Linda Choi


Linda Choi: What it means to be a Korean Canadian

When I was growing up in Korea I did not quite realize how beautiful the country was. The rivers, the mountains and azaleas have however been imprinted in my mind forever.

When my family was immigrating to Canada, my two younger brothers protested hugely.  They did not want to go.  They had too many good friends.  I was the only one who was literally free.  I was too young to have any romantic relationship with anyone or even a crush. I was by then attending an all girls middle school and never saw or met boys on the way to school or on the way home; between  hills, streets,  school  and  home.  Going to Canada meant for me at the time, a new beginning, a new life, devoid of any specifics. 

The image  of what Canada could mean was already forming in my mind.  It was full of lakes and mountains, like the  paintings from the Group of Seven which I did not know at the time.
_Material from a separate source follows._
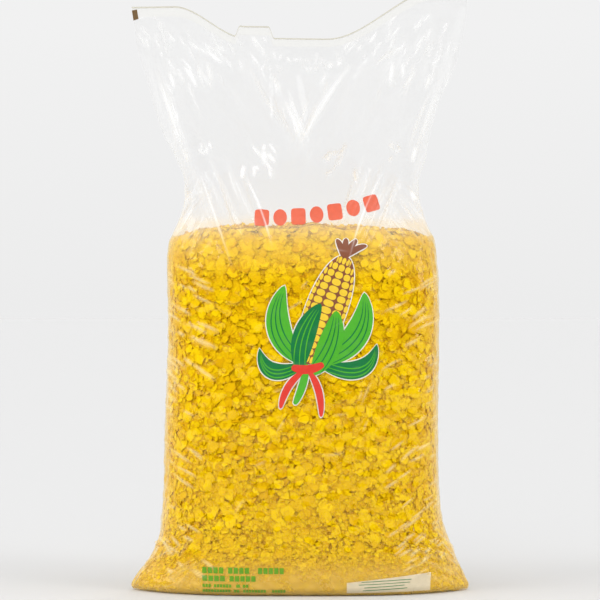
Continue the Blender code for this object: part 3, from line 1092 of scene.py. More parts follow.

Contrary to my willingness to come to the new country, I did not quite adjust  as well as I wanted in so many ways.  I cannot define a Canadian.  
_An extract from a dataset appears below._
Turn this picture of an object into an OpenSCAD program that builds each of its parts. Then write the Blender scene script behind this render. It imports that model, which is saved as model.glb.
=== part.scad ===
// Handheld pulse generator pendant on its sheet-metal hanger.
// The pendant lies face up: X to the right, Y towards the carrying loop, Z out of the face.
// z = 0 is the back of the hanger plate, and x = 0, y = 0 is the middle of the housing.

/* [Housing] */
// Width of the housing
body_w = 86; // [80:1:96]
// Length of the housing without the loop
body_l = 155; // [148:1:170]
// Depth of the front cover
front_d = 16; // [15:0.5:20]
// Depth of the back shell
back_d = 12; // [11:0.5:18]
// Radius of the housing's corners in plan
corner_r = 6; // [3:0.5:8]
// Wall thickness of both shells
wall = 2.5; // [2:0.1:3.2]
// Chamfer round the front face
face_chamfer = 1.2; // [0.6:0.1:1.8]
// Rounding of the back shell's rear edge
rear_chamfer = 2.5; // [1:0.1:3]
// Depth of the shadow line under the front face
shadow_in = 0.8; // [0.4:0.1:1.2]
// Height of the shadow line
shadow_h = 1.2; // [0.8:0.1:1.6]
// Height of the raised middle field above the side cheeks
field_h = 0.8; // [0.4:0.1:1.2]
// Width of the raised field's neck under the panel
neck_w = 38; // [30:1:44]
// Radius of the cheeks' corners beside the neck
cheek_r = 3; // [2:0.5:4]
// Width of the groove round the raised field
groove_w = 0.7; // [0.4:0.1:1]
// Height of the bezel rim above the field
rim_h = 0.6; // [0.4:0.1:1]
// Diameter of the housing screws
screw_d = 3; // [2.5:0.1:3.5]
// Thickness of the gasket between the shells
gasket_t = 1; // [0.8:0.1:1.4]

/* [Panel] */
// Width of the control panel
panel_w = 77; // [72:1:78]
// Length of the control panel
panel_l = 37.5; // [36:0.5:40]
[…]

A Korean has a certain look that is sort of distinguishable, but this, I think is something you believe only if you are Korean.  A Canadian , on the other hand, has no feature, other than as one with  a white face… but this also is not true at all…   The moment I landed  at the airport in 1975, I felt myself to be an outsider.  This feeling of being split did not diminish over the years. In fact, it must have  attached to me the very moment  I left Korea and it has stayed with me all these years. 

Yet I remember my first instance of hope as I was leaving , as the hope of trying to become more than what I was…  I think of all people who live in this land of vastness and singularity.  And I  walk and dream and meet others who also have come from some other places.